October 23, 2009
I believe that doing something uncomfortable or difficult often expands creativity and gives a person greater confidence and strength. So . . . I’m going to try to write somebody else’s ideas very fast.
I’ve just registered for the National Novel Writing Month (www.nanowrimo.org), and I’m going to write a children’s mystery that my husband and kids and I all made up during a hiking trip this past summer. I’ve been trying to think about this story for a while, but the characters won’t talk to me, and I have a hard time focusing on the outline and plot details. I concentrate, and then the story drifts like smoke out my ears, and ten minutes later I realize I haven’t been thinking about it at all.
November should be an interested month. I’ll try to update you from time to time, but with trying to write 1700 words a day, be forewarned: I may not update this blog until December.
October 19, 2009
I hear stories everywhere. When we were camping in Canada, I visited a tiny campground museum and saw a short film about the voyageurs. A young female voyageur spoke to me, telling of her adventures dressed as a man, canoeing the Canadian wilderness. Over the next few days, while I was hiking and swimming and daydreaming, the story developed and grew. Then, when we got to Montreal, I met a different story, and again in Vermont. When I was in Europe a couple of years ago, stories conversed with me everywhere we went. European history screams stories.
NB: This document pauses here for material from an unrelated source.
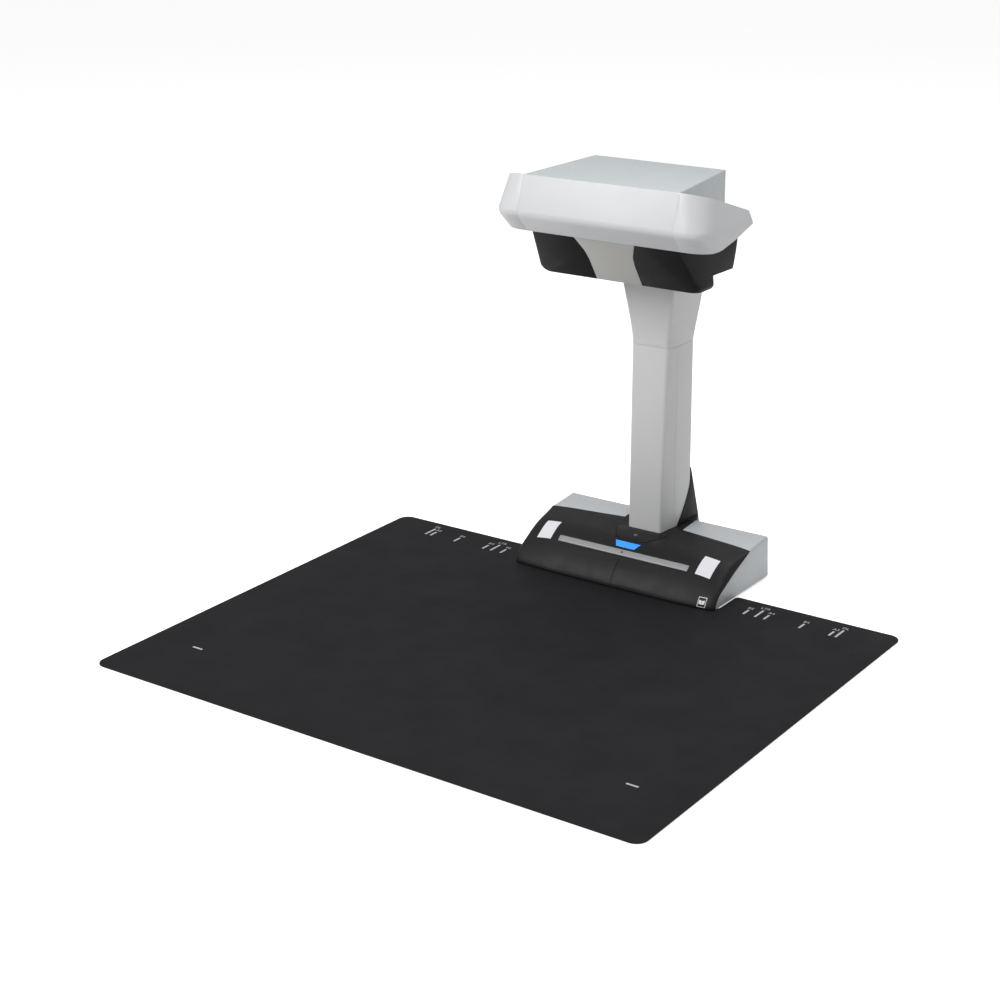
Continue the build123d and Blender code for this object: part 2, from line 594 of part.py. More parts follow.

The problem for me, as a writer, is to focus on listening to just one of the stories calling to me. If I can focus on one, I learn about the characters, the complications of the plot, the details of the setting. When I finally put pen to paper, I have spent countless hours inside my story, talking with the characters, walking through their gardens, considering their problems. This is the magical, wonderful, dreamy part of being a writer. The torture is in the writing: choosing words, typing sentences, inking on paper. Sometimes I feel like I vomit up my story and then spend months cleaning it up.
Some people, when they learn that I’m a writer, will say, “Oh! You know, you should write about….” and give me some random idea. I smile and try to be polite. These are often people I like a lot, and I don’t want to offend them. But, golly jeepers! I don’t have any trouble with ideas. I don’t have the time or discipline to write all of my own ideas. I would like to devote my full attention to each and every one of the characters who call out to me, but there are too many and their numbers are forever increasing. Why would I want to waste my time with a story I don’t know? whose characters I’ve never met and who aren’t talking to me?
October 1, 2009
These are not words that are often said to me. I’m a slow thinker. The electric pulses don’t snap in my skull, rather they ooze like thick lava on a barely inclined plane. This is why I became a writer. A writer can take a long time. Write, read, re-write, read, edit, read, re-write. It can take me twenty minutes to send a short email. This blog has taken more than a week.
I think most blogs are the work of clever, quick-thinking people. Not this blog. If you notice I haven’t posted anything for several weeks, it’s because the lava hasn’t descended far enough. Pumice is worth the wait. Isn’t it?